REQUEST: Extract every line that includes the string "bodies".

COLLECTED MATERIAL:
┏━━

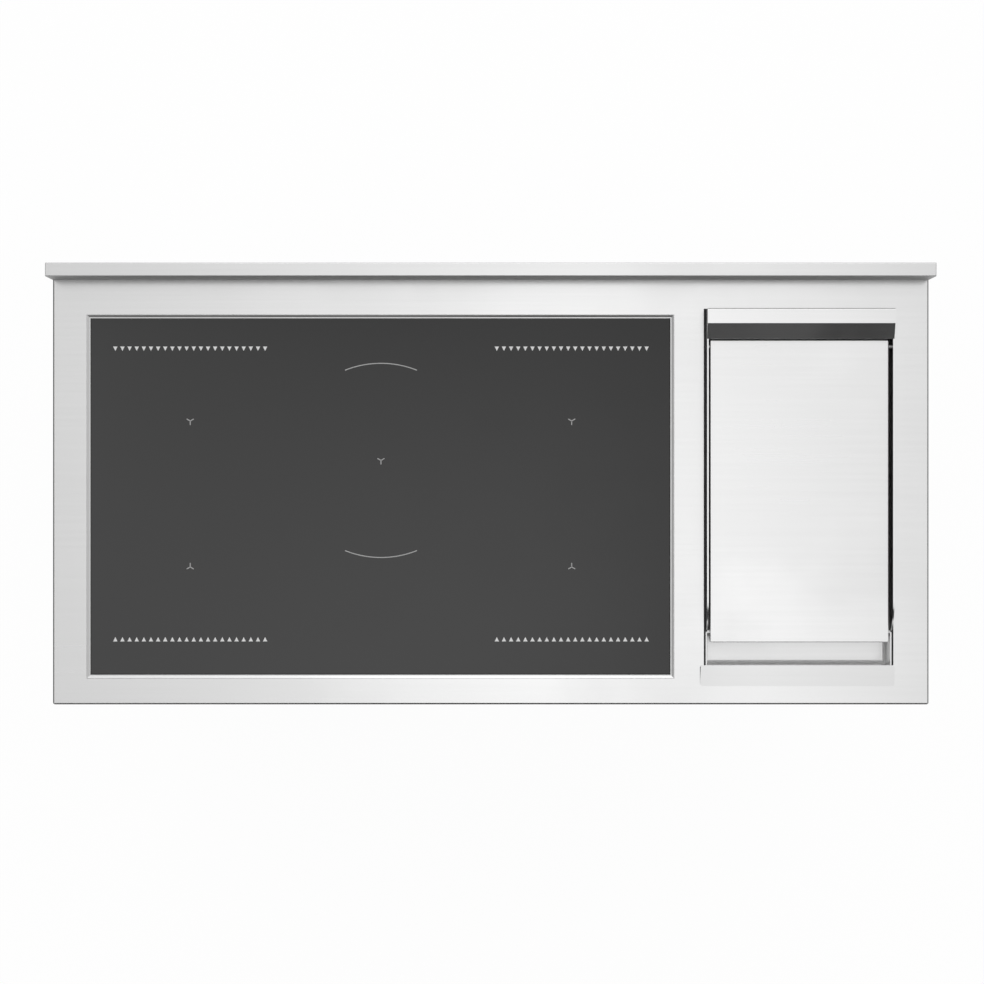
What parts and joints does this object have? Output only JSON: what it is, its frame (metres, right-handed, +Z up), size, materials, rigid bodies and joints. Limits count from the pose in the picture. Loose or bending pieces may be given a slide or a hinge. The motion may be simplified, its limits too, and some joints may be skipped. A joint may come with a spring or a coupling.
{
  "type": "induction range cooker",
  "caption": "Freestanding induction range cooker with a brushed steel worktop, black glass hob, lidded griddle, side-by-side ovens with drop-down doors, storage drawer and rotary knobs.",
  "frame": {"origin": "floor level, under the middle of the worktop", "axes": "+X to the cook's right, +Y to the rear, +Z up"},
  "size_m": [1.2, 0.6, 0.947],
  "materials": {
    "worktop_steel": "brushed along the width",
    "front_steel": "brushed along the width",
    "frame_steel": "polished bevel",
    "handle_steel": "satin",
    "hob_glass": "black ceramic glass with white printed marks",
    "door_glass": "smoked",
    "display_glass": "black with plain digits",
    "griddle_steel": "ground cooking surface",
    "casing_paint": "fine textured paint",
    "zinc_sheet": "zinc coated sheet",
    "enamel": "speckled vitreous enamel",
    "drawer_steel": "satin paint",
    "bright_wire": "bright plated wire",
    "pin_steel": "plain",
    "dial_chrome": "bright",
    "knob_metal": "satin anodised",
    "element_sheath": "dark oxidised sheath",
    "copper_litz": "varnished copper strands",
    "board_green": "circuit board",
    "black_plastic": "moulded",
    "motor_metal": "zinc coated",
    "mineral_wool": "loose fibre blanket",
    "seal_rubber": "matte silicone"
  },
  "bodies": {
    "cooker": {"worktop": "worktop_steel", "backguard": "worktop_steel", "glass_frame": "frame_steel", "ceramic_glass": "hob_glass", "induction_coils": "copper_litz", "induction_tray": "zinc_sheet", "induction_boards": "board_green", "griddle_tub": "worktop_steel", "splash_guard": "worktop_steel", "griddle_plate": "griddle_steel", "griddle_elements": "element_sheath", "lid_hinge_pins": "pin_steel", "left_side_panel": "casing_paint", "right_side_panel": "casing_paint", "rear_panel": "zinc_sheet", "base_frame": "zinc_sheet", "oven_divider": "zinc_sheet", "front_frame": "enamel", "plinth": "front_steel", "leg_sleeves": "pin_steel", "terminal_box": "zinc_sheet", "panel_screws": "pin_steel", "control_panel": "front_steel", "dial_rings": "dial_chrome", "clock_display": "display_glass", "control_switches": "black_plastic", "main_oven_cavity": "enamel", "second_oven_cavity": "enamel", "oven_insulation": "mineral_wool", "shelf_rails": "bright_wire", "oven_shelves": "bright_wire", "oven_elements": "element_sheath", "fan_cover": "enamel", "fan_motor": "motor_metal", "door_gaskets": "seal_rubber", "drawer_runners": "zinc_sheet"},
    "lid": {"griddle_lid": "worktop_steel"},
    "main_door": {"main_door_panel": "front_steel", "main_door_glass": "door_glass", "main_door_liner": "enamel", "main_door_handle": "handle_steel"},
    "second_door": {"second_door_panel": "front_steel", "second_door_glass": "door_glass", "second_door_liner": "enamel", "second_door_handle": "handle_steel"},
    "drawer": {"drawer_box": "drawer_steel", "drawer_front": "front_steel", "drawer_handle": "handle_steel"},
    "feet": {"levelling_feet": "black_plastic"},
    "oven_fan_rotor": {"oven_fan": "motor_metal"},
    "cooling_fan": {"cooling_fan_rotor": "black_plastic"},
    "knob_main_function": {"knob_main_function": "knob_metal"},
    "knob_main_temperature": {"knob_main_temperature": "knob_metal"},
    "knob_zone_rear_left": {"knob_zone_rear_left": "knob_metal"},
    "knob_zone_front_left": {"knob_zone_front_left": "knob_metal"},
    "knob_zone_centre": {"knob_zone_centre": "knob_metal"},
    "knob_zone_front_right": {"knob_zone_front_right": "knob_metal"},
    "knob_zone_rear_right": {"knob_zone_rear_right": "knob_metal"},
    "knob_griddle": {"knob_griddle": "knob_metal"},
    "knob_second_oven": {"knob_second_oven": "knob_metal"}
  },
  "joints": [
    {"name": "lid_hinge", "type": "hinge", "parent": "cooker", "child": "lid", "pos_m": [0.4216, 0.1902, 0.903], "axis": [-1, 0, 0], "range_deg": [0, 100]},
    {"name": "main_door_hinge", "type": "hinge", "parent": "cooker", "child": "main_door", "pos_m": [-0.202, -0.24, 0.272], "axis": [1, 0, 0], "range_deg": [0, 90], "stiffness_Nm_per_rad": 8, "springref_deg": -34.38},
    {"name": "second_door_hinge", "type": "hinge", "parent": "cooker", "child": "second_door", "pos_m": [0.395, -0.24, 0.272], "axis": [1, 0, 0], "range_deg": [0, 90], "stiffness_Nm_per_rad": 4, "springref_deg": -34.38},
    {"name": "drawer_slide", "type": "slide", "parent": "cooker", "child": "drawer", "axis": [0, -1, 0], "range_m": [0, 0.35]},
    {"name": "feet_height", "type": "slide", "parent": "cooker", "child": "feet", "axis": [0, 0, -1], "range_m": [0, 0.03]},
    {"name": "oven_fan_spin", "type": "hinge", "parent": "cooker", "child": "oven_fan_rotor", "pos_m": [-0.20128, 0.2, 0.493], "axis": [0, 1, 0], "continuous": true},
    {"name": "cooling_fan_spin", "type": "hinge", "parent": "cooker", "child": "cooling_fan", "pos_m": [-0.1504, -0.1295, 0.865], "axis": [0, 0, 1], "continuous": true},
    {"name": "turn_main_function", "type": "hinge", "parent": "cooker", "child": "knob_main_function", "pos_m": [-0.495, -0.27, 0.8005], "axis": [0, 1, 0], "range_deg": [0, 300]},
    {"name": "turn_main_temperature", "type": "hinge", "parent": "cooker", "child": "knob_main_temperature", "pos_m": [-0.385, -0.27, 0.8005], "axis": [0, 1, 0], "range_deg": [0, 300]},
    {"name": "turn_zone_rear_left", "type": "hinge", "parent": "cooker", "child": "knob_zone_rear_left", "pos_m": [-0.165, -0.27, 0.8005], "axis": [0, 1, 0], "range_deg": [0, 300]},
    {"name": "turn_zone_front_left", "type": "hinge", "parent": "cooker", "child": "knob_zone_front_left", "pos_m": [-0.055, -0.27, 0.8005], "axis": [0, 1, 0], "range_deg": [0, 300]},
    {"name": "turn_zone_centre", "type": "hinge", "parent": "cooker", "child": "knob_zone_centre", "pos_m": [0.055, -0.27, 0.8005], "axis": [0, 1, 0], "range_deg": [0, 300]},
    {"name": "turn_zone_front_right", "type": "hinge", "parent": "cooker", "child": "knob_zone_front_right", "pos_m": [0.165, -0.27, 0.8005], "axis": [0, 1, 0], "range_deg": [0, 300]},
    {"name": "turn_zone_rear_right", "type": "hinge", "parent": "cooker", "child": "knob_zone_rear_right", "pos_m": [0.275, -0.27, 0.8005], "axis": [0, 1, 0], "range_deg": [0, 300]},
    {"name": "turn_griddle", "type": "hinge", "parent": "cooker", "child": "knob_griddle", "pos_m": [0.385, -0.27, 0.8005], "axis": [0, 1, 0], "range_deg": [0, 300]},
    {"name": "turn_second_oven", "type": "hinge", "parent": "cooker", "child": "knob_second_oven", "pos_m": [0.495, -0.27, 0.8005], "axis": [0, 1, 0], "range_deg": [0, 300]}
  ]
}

┗━━

ANSWER TO THIS PROBLEM:
What parts and joints does this object have? Output only JSON: what it is, its frame (metres, right-handed, +Z up), size, materials, rigid bodies and joints. Limits count from the pose in the picture. Loose or bending pieces may be given a slide or a hinge. The motion may be simplified, its limits too, and some joints may be skipped. A joint may come with a spring or a coupling.
  "bodies": {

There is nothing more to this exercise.